It is required that all of the data be written out exactly.
start
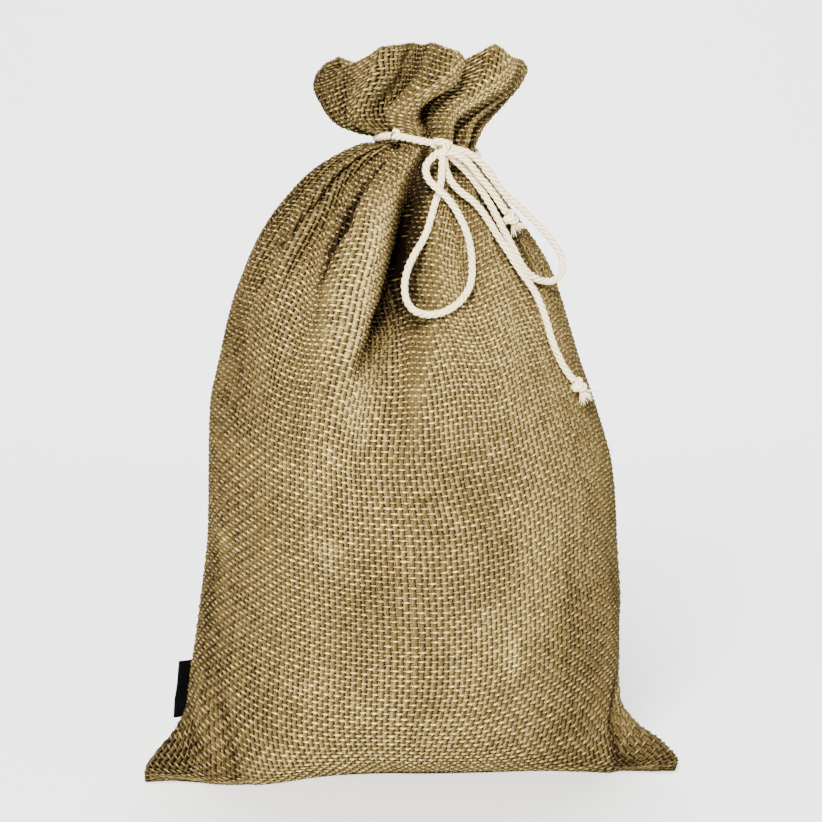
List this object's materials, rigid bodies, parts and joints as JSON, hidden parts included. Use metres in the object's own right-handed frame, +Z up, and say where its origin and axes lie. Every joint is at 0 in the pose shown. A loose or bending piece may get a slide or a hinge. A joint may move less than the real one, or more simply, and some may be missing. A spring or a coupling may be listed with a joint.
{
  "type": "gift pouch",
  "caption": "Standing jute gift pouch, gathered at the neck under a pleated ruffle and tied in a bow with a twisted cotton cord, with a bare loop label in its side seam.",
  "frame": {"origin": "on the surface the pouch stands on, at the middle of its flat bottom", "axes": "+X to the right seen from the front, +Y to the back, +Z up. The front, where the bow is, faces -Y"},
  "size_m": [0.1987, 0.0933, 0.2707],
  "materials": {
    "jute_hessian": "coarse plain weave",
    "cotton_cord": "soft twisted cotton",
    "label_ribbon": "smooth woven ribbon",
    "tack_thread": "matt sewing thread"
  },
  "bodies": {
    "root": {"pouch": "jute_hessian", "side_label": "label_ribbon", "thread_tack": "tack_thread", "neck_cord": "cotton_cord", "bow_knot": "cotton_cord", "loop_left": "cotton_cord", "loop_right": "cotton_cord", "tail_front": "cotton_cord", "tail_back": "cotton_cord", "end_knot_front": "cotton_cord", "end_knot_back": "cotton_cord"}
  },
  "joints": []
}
end
- [Response]
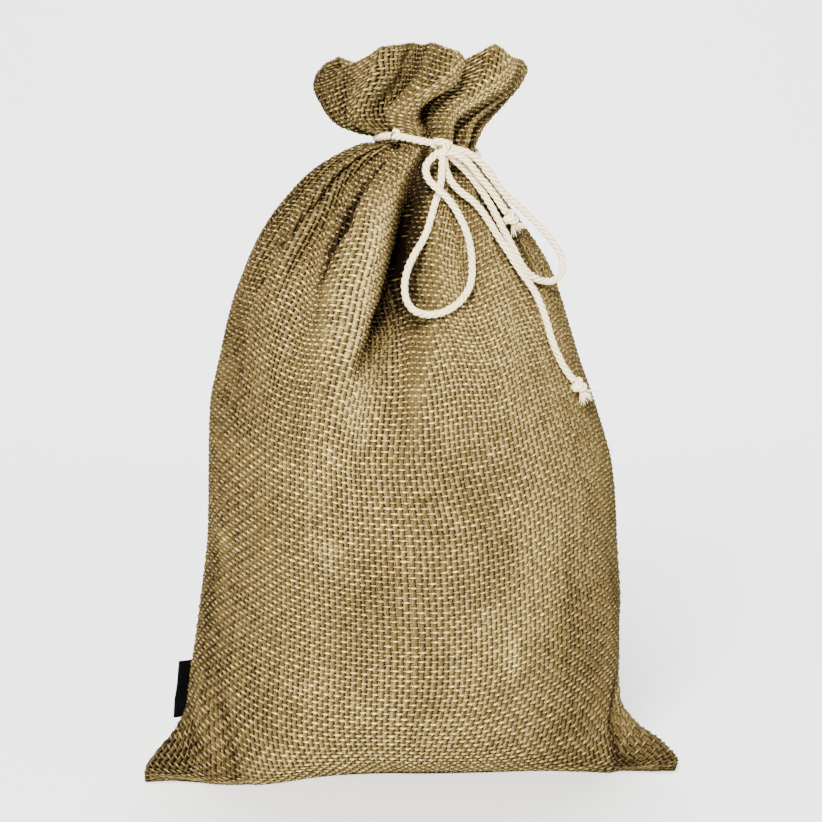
List this object's materials, rigid bodies, parts and joints as JSON, hidden parts included. Use metres in the object's own right-handed frame, +Z up, and say where its origin and axes lie. Every joint is at 0 in the pose shown. A loose or bending piece may get a slide or a hinge. A joint may move less than the real one, or more simply, and some may be missing. A spring or a coupling may be listed with a joint.
{
  "type": "gift pouch",
  "caption": "Standing jute gift pouch, gathered at the neck under a pleated ruffle and tied in a bow with a twisted cotton cord, with a bare loop label in its side seam.",
  "frame": {"origin": "on the surface the pouch stands on, at the middle of its flat bottom", "axes": "+X to the right seen from the front, +Y to the back, +Z up. The front, where the bow is, faces -Y"},
  "size_m": [0.1987, 0.0933, 0.2707],
  "materials": {
    "jute_hessian": "coarse plain weave",
    "cotton_cord": "soft twisted cotton",
    "label_ribbon": "smooth woven ribbon",
    "tack_thread": "matt sewing thread"
  },
  "bodies": {
    "root": {"pouch": "jute_hessian", "side_label": "label_ribbon", "thread_tack": "tack_thread", "neck_cord": "cotton_cord", "bow_knot": "cotton_cord", "loop_left": "cotton_cord", "loop_right": "cotton_cord", "tail_front": "cotton_cord", "tail_back": "cotton_cord", "end_knot_front": "cotton_cord", "end_knot_back": "cotton_cord"}
  },
  "joints": []
}